Finance minister Amos Kimunya has given oil marketer Kenya Oil Company (Kenol) the greenlight to acquire its trading partner, Kobil Petroleum Limited.
Kenol and Kobil have been operating under a joint management agreement, where Kenol provides the management team. The two companies have, however, had different shareholding structures.
Details of the acquisition's approval are contained in the Kenya Gazette dated Friday 19, October 2007.
"Under the Restrictive Trade Practices, Monopolies and Price Control Act, the minister authorises the proposed acquisition of Kobil by Kenol," said the gazette notice.
The Kenol/Kobil deal is akin to the recently terminated British Petroleum (BP) / Kenya Shell arrangement where Shell managed the joint venture.
Kenyan BP arm, which was until last year jointly run with Shell on a 50/50 shareholder arrangement, wound up its operation in the local market after it sold its interests to partner Shell.
The joint venture including Kenya Shell, BP Kenya Limited and Shell BP (Malindi) were engaged in marketing of fuels, bitumen and LPG and supported by two main terminals and the 130 outlets.
Details about the Kenol deal are, however, still scanty and efforts by the Business Daily to reach Mr Jacob Segman, the managing director at oil marketing firm Kenol/Kobil, were fruitless.
The details includes the new shareholding structure after the acquisition as well as whether the deal would trigger any form of restructuring such as job cuts at Kenol/Kobil.
In a bid to expand in Africa, Kenol recently appointed former Kenya Commercial Bank boss Terry Davidson as a director in a flurry of other management changes which saw the appointment of three other directors.
Kenol said the appointments are strategic as the firm seeks to position itself as a leading player in the African oil market.
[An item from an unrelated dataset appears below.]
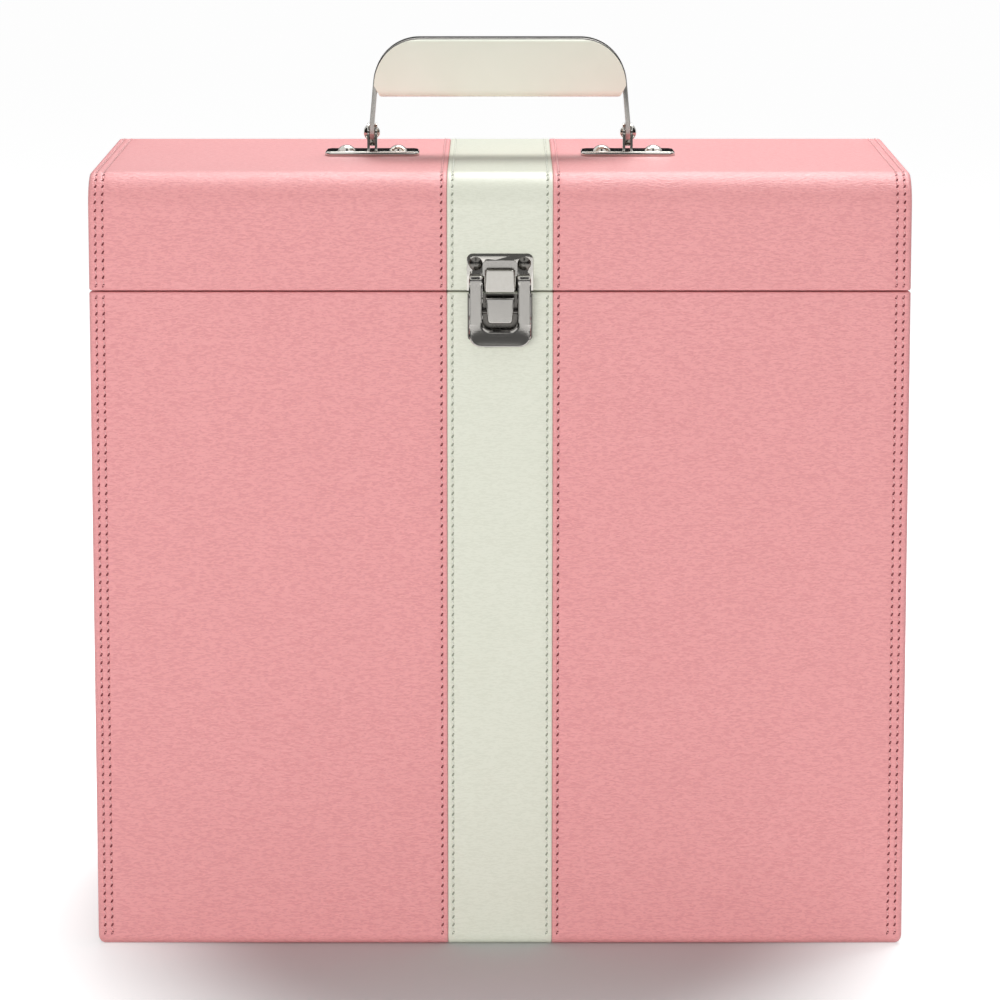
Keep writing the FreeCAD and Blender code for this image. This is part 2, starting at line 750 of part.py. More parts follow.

The firm says it plans to venture into other markets in Africa through investment in service stations, LPG facilities, exports and bulk trading.
Kenol has been enhancing its competitive position on the continent and is currently a key player in Kenya, Uganda, Tanzania, Zambia, Rwanda and Ethiopia, where it has vast business interests and investments.
Kenol/Kobil is the local market leader with a 23.78 per cent share of the oil market and Shell has 21.04 per cent, while Total and Chevron have 17.94 per cent and 15.26 per cent, according to the Petroleum Institute of East Africa (PIEA).
Mr Kimunya's approval came at a time when crude prices rose to a new record last week on strong demand and fears of supply disruptions on the global market, leaving local petroleum product consumers waiting with bated breath for what will happen at the pump stations.
Crude prices set a new record high of $88 a barrel having risen by eight dollars in two weeks in what traders attributed to tensions in northern Iraq and strong demand in America.
Spot checks by the Business Daily reveal that a litre of unleaded fuel is retailing at an average price of Sh84.99 within the Central Business District (CBD) in Nairobi up from Sh80.99 in August.
For oil marketers, the rise in crude prices would worsen the already tough market that has seen the listed marketers post single-digit growth in earnings compared to double-digit growth five years back.
Oil marketers have attributed the tough market conditions to cutthroat competition, constrained pipeline capacity and the upfront payment of taxes, which has a heavy strain on their working capital
The acquisition deal further strengthens Kenol's presence in the industry and is likely to heighten competition among the oil marketers.
With the market size growing only marginally, experts say that the battle for control of the oil market will be won or lost on the pricing front as the top players, including new entrants, match each other on key fronts such as quality.